Since fundamental consciousness is not a mental concept, and not an object of consciousness but consciousness itself, it is difficult to understand until one has experienced it. One image often used to convey the experience of fundamental consciousness is a mirror, because fundamental consciousness reflects everything it pervades, while remaining empty and unchanged itself. It is not transient like the inner and outer events it reflects. It holds steady like a mirror while each moment of sensation, emotion, thought, perception, and action occurs and vanishes in its reflection.

The un-attached mind acts like a perfect mirror, reflecting the qualities of good and bad that the mind discerns, yet never possessing them. It becomes free, like the limitless sky above that knows no boundary or end. ~ Judith Blackstone – The Enlightenment Process

My Prayer

I pray that I will not allow fear to creep into my mind and heart.  I pray that I can ignore the attempts of anyone to assign me a role, put a label over me or to try to define me through their own fear.  I pray for those who make attempts of dominance and control, I pray they receive freedom from their own darkness.  I pray that I will not fall into such delusions or resort in kind by trying to even the score through the ignorant action of tit for tat. I pray to live my life in the light of love and truth. 

Pure Awareness

What are feelings?  Who defined them as Anger, Sadness, Joy and all the ones in between? If we take the words away and all the definitions we have attached to them, would feelings not just be waves of energy, without the definitions that judge some as good and some as bad?  Isn’t it our thinking mind that creates this judgment?  Isn’t it our expectations of what should and shouldn’t be, that one feeling is better than another our judgments of “right and wrong” that create suffering?

It seems to me that if we are in a place of Love, Acceptance, and Oneness with what is in this moment (even those above mentioned have definition and attachments), if we take away all definition, all labels, what we have left is pure awareness.  Pure Awareness is a place of bliss, of so called enlightenment.  If we profess a belief in Oneness and are not in bliss, then we are not in Oneness, we are in separation.

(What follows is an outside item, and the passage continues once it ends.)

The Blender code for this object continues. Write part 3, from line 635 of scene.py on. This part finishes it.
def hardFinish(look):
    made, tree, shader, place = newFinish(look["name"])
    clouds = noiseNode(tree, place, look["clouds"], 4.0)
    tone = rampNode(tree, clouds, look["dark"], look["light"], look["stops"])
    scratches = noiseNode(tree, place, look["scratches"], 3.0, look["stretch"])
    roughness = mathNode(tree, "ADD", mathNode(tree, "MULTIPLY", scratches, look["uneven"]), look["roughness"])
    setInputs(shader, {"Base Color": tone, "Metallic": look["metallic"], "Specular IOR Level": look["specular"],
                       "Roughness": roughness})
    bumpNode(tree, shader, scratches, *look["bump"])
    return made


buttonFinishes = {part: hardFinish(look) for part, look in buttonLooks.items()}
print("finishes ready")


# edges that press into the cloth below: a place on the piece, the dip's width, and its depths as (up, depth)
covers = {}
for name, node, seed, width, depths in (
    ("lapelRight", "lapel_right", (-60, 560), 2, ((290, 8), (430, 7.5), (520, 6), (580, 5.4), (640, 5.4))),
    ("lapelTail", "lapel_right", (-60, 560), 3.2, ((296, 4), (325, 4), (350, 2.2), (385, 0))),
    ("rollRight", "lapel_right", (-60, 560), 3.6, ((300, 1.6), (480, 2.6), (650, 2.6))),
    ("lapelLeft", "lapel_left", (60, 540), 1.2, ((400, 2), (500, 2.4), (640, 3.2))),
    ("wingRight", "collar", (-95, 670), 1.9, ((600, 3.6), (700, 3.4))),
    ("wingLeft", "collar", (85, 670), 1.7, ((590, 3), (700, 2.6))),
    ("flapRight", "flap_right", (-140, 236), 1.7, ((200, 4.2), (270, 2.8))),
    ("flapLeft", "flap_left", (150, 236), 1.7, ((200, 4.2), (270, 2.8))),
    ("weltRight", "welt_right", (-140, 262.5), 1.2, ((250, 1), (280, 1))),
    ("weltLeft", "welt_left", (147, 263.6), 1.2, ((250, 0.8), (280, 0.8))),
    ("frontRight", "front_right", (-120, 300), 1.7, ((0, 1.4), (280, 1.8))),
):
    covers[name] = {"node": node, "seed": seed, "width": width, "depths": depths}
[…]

So, if pure awareness is such a great place why is it that most people don’t live there?  We don’t live there because most of us are not here. If you are not here, where are you?  We spend most of our lives not really in our lives, in ourselves. Most of us are trying to change what was, what will be and what is.  Where does that leave us?  We spend our lives in a state of projection.  Projecting ourselves somewhere else then the place of what is, right here, right now.  In a way we enter into a virtual reality, not a “real” reality.  Trying to control anything is what prevents the experience of pure awareness, bliss, enlightenment (all the same thing). There may be things in the past that we have a hard time letting go of because we were hurt by something or someone and we can’t forgive (let go).  Or possibly something in the past felt so great that we want that feeling back.  Even if we have glimpsed bliss, pure awareness, enlightenment and it was so wonderful we want to get it that back. We cannot get it back from the place of wanting and desire, we can only have that experience again by allowing it to be, because the truth is pure awareness / enlightenment is always there, we leave it, all we need to do is surrender our virtual realities and open up to it.

We sometimes anticipate the future, we want to make it different, make it more than the now, this moment.  We cannot truly be here now if we are not here now…sounds funny doesn’t it? Where do we go if we are not present?  If we are not here, where are we? Are we living our lives in a fantasy, a dream?

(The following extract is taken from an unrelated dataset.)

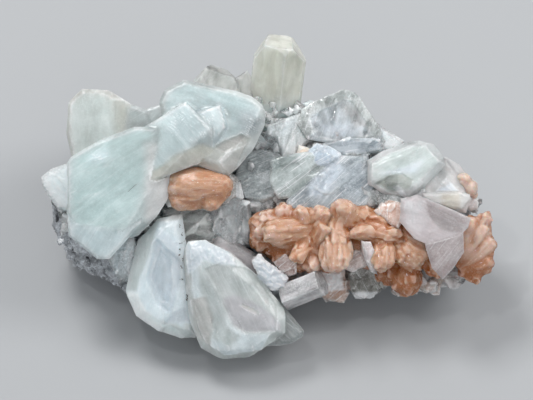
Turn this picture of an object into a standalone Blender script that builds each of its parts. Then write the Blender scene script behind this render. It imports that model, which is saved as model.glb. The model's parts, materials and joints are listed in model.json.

From the place of anticipation, expectation  and desire there is no way to touch pure awareness, because the minute we want more then what is, we enter a state of lack, not enough. In trying to gain something more, we lose everything.  When we understand that who we are and what we have right here, right now is enough, we open ourselves up to pure awareness /enlightenment.

It has been said that depression comes from not letting go of the past (being stuck) anxiety is anticipating something that has not happened yet (the future).  If we let go of both and stay in pure awareness would we experience depression or anxiety?

Some of us will wrestle with the acceptance of this truth our whole lives by bouncing back and forth between past and future, depression and anxiety….struggle, struggle….suffer, suffer…In a way this is a form of insanity, illusion, trickery with our own minds.

Even “Love” has been given a definition. Definitions that we try to live up to and if people don’t fit those definitions then it is not love.  From the place of “Pure Awareness”, there is no imperfection; everything is perfect just as it is….everything, everyone, every creature, every experience…perfect.

A line from a song comes to mind,”If you can’t be with the one you love, love the one you’re with.”  Maybe that one is you! And from the place of loving you, you love all, you love everything, you are love!

Somewhere along my way through life, I stopped knowing pure awareness.  I started believing something, someone, outside myself that gave me the message that I was not enough just as I was.  They fed me poison and I ate it.  I was bombarded with do this, don’t do that, be productive etc, etc.  I realize now that a lot of my angst and disturbance came from my reactions to these messages.  The intrusion into a world that I was experiencing as blissful, I was in pure awareness, I was pure awareness. But there were so many who seemed to be marching towards some set goal/goals of what we are “supposed” to be and to do.  Their duty was to teach me what I was supposed to be, for my own good.  They meant well.  Did I really have to become something, to be something…to become someone to be someone???  Maybe it is in the becoming that we lose what is most valuable, our being.

I was living in bliss “pure awareness” at ten years of age when I wrote…..

On this day – the sun shines – for no one, for everyone

The birds sing their song – for no one, for everyone

A butterfly breaks from his cocoon – for no one, for everyone

A rose slowly comes to bloom – for no one, for everyone

I write and I am – for no one, for everyone

The sun did not have to shine brighter; the birds did not have to sing louder, I did not have to day dream of something more than that moment.  In order to dream you have to be asleep, and at that moment I was awake, I knew I was perfect just the way I was.  I was as bright and warm as the sun, as cheery as the birds, as free as the butterfly and as beautiful as the rose, I still am, and so are you!